__SOURCE DATA__:
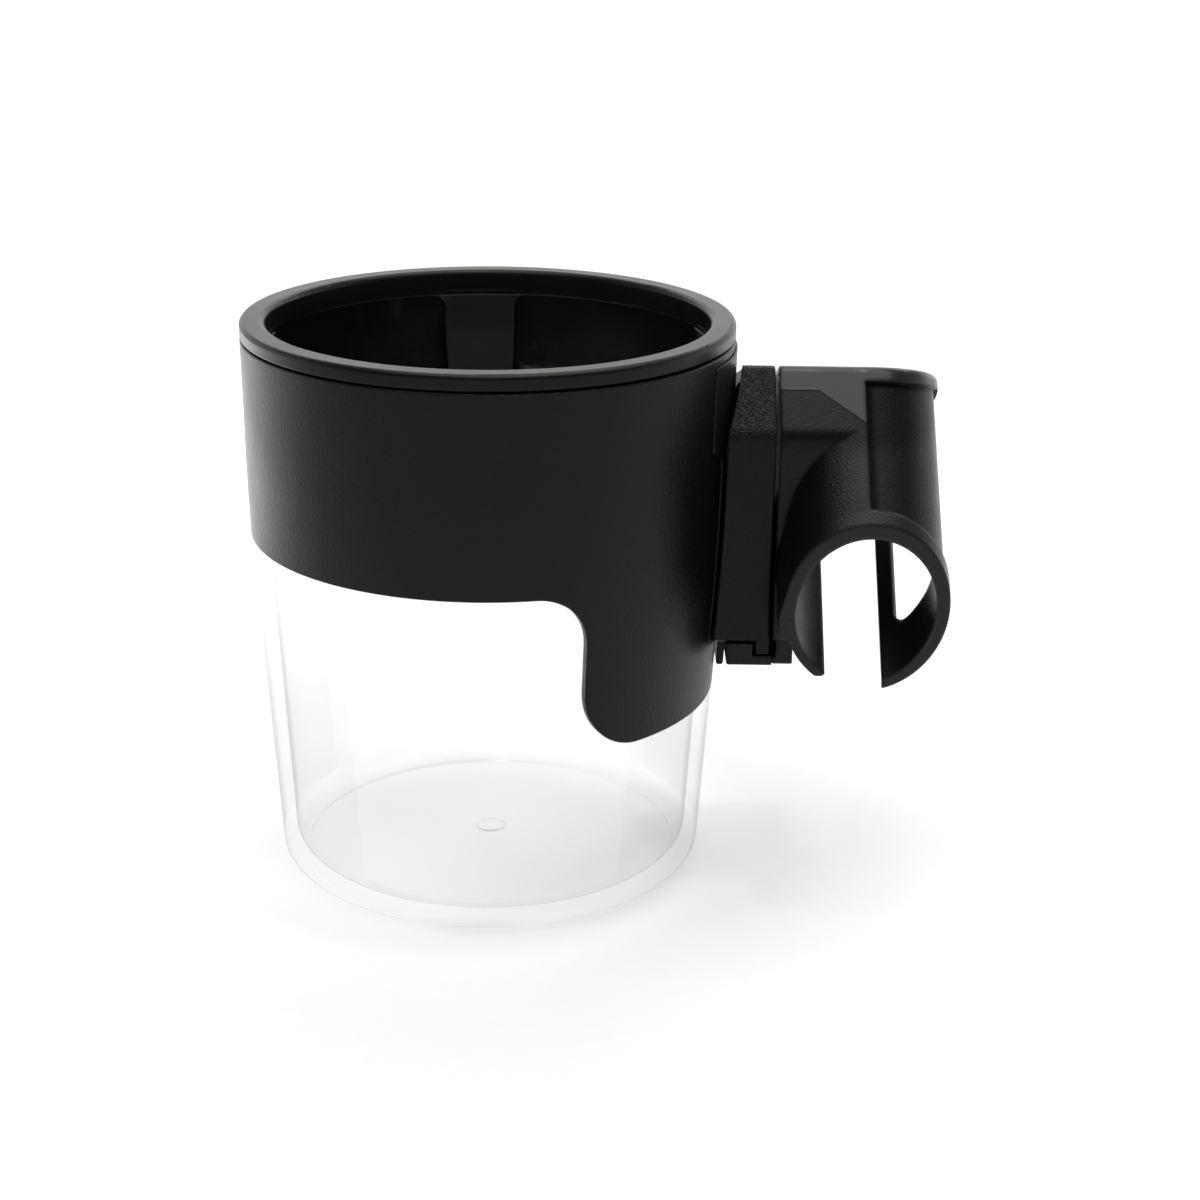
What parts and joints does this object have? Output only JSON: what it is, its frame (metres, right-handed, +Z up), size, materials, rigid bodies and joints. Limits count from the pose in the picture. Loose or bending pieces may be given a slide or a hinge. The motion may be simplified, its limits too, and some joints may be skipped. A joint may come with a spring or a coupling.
{
  "type": "clip-on cup holder",
  "caption": "Clear tapered cup in a black collar with a lift-out rim ring and grip tongues, and a C-shaped tube clip that slides out of a side receiver.",
  "frame": {"origin": "on the cup's axis, in the plane that the cup's base stands on", "axes": "+Z up along the cup's axis, +X from the cup to the clip, -Y to the front"},
  "size_m": [0.1427, 0.1, 0.1167],
  "materials": {
    "clear_plastic": "clear moulded plastic, glossy",
    "black_satin": "black plastic, fine satin texture",
    "black_tongue": "black plastic, satin",
    "black_grained": "black plastic, coarse sparkling grain",
    "black_semigloss": "black plastic, semi-gloss with a grained crown",
    "screw_steel": "plated steel self-tapping screw",
    "pin_steel": "drawn steel pin",
    "spring_steel": "spring wire"
  },
  "bodies": {
    "holder": {"clear_cup": "clear_plastic", "collar": "black_satin", "saddle_plate": "black_satin", "receiver_block": "black_grained", "receiver_screws": "screw_steel", "lever_pin": "pin_steel"},
    "rim": {"rim_ring": "black_satin"},
    "tongue_back": {"grip_tongue_back": "black_tongue"},
    "tongue_left": {"grip_tongue_left": "black_tongue"},
    "tongue_front": {"grip_tongue_front": "black_tongue"},
    "tongue_right": {"grip_tongue_right": "black_tongue"},
    "lever": {"release_lever": "black_grained", "latch_spring": "spring_steel"},
    "clip": {"clip_body": "black_semigloss", "slide_rail": "black_semigloss", "rail_screws": "screw_steel"}
  },
  "joints": [
    {"name": "rim_lift", "type": "slide", "parent": "holder", "child": "rim", "axis": [0, 0, 1], "range_m": [0, 0.05]},
    {"name": "tongue_back_hinge", "type": "hinge", "parent": "rim", "child": "tongue_back", "pos_m": [-0.00447, 0.04478, 0.1087], "axis": [-0.9951, -0.0993, 0], "range_deg": [-8, 0], "stiffness_Nm_per_rad": 0.08},
    {"name": "tongue_left_hinge", "type": "hinge", "parent": "rim", "child": "tongue_left", "pos_m": [-0.04478, -0.00447, 0.1087], "axis": [0.0993, -0.9951, 0], "range_deg": [-8, 0], "stiffness_Nm_per_rad": 0.08},
    {"name": "tongue_front_hinge", "type": "hinge", "parent": "rim", "child": "tongue_front", "pos_m": [0.00447, -0.04478, 0.1087], "axis": [0.9951, 0.0993, 0], "range_deg": [-8, 0], "stiffness_Nm_per_rad": 0.08},
    {"name": "tongue_right_hinge", "type": "hinge", "parent": "rim", "child": "tongue_right", "pos_m": [0.04478, 0.00447, 0.1087], "axis": [-0.0993, 0.9951, 0], "range_deg": [-8, 0], "stiffness_Nm_per_rad": 0.08},
    {"name": "lever_press", "type": "hinge", "parent": "holder", "child": "lever", "pos_m": [0.05141, 0, 0.086], "axis": [0, 1, 0], "range_deg": [0, 1.5], "stiffness_Nm_per_rad": 2},
    {"name": "clip_slide", "type": "slide", "parent": "holder", "child": "clip", "axis": [0, 0, -1], "range_m": [0, 0.045]}
  ]
}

__WRITTEN PROBLEM__:
Pick out the lines that have the word "bodies". Copy them all.

__SOLUTION BELOW__:
What parts and joints does this object have? Output only JSON: what it is, its frame (metres, right-handed, +Z up), size, materials, rigid bodies and joints. Limits count from the pose in the picture. Loose or bending pieces may be given a slide or a hinge. The motion may be simplified, its limits too, and some joints may be skipped. A joint may come with a spring or a coupling.
  "bodies": {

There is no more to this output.